Engulfing patterns are even more powerful when they appear in conjunction with other chart patterns. For example, a bullish engulfing pattern following a flag pattern (as discussed in Flag Patterns in Crypto) can be a highly reliable signal. Similarly, a bearish engulfing pattern after a head and shoulders pattern can confirm the completion of the bearish reversal. Understanding various Candlestick chart patterns will enhance your ability to interpret market movements.

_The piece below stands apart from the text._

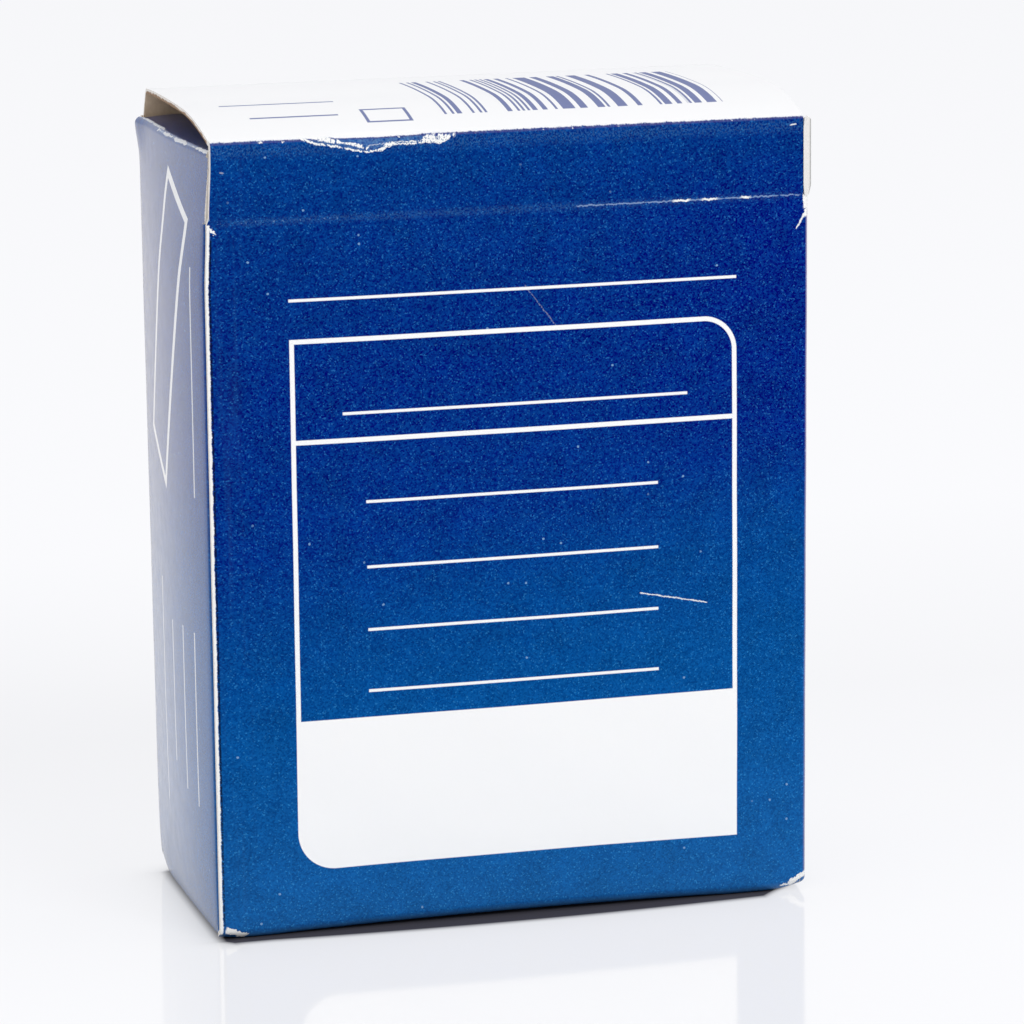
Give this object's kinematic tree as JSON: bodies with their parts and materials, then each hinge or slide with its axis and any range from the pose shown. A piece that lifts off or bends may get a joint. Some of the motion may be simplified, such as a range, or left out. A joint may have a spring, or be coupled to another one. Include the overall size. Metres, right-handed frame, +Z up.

Risk Management and Trading Strategies

  • Never Trade in Isolation: Always confirm engulfing patterns with other indicators and consider the overall market context.
  • Set Stop-Loss Orders: Protect your capital by setting stop-loss orders. For bullish engulfing patterns, place the stop-loss slightly below the low of the engulfing candle. For bearish engulfing patterns, place the stop-loss slightly above the high of the engulfing candle.
  • Manage Your Position Size: Adjust your position size based on your risk tolerance and the volatility of the asset.
  • Consider Leverage (Futures Only): Exercise caution when using leverage in futures trading. Higher leverage magnifies both profits and losses.
  • Backtesting: Before implementing any trading strategy based on engulfing patterns, backtest it on historical data to assess its effectiveness.
Pattern Type Trend Confirmation Indicators Trading Strategy
Bullish Engulfing Downtrend RSI < 30, MACD Crossover, Near Lower Bollinger Band Enter Long Position, Stop-Loss below Engulfing Candle Low Bearish Engulfing Uptrend RSI > 70, MACD Crossover, Near Upper Bollinger Band Enter Short Position, Stop-Loss above Engulfing Candle High

Conclusion

Engulfing patterns are valuable tools for identifying potential trend reversals in both spot and futures markets. By understanding the characteristics of these patterns, confirming them with supplementary indicators, and employing sound risk management practices, traders can improve their chances of success. Remember that no trading strategy is foolproof, and continuous learning and adaptation are crucial in the dynamic world of cryptocurrency trading.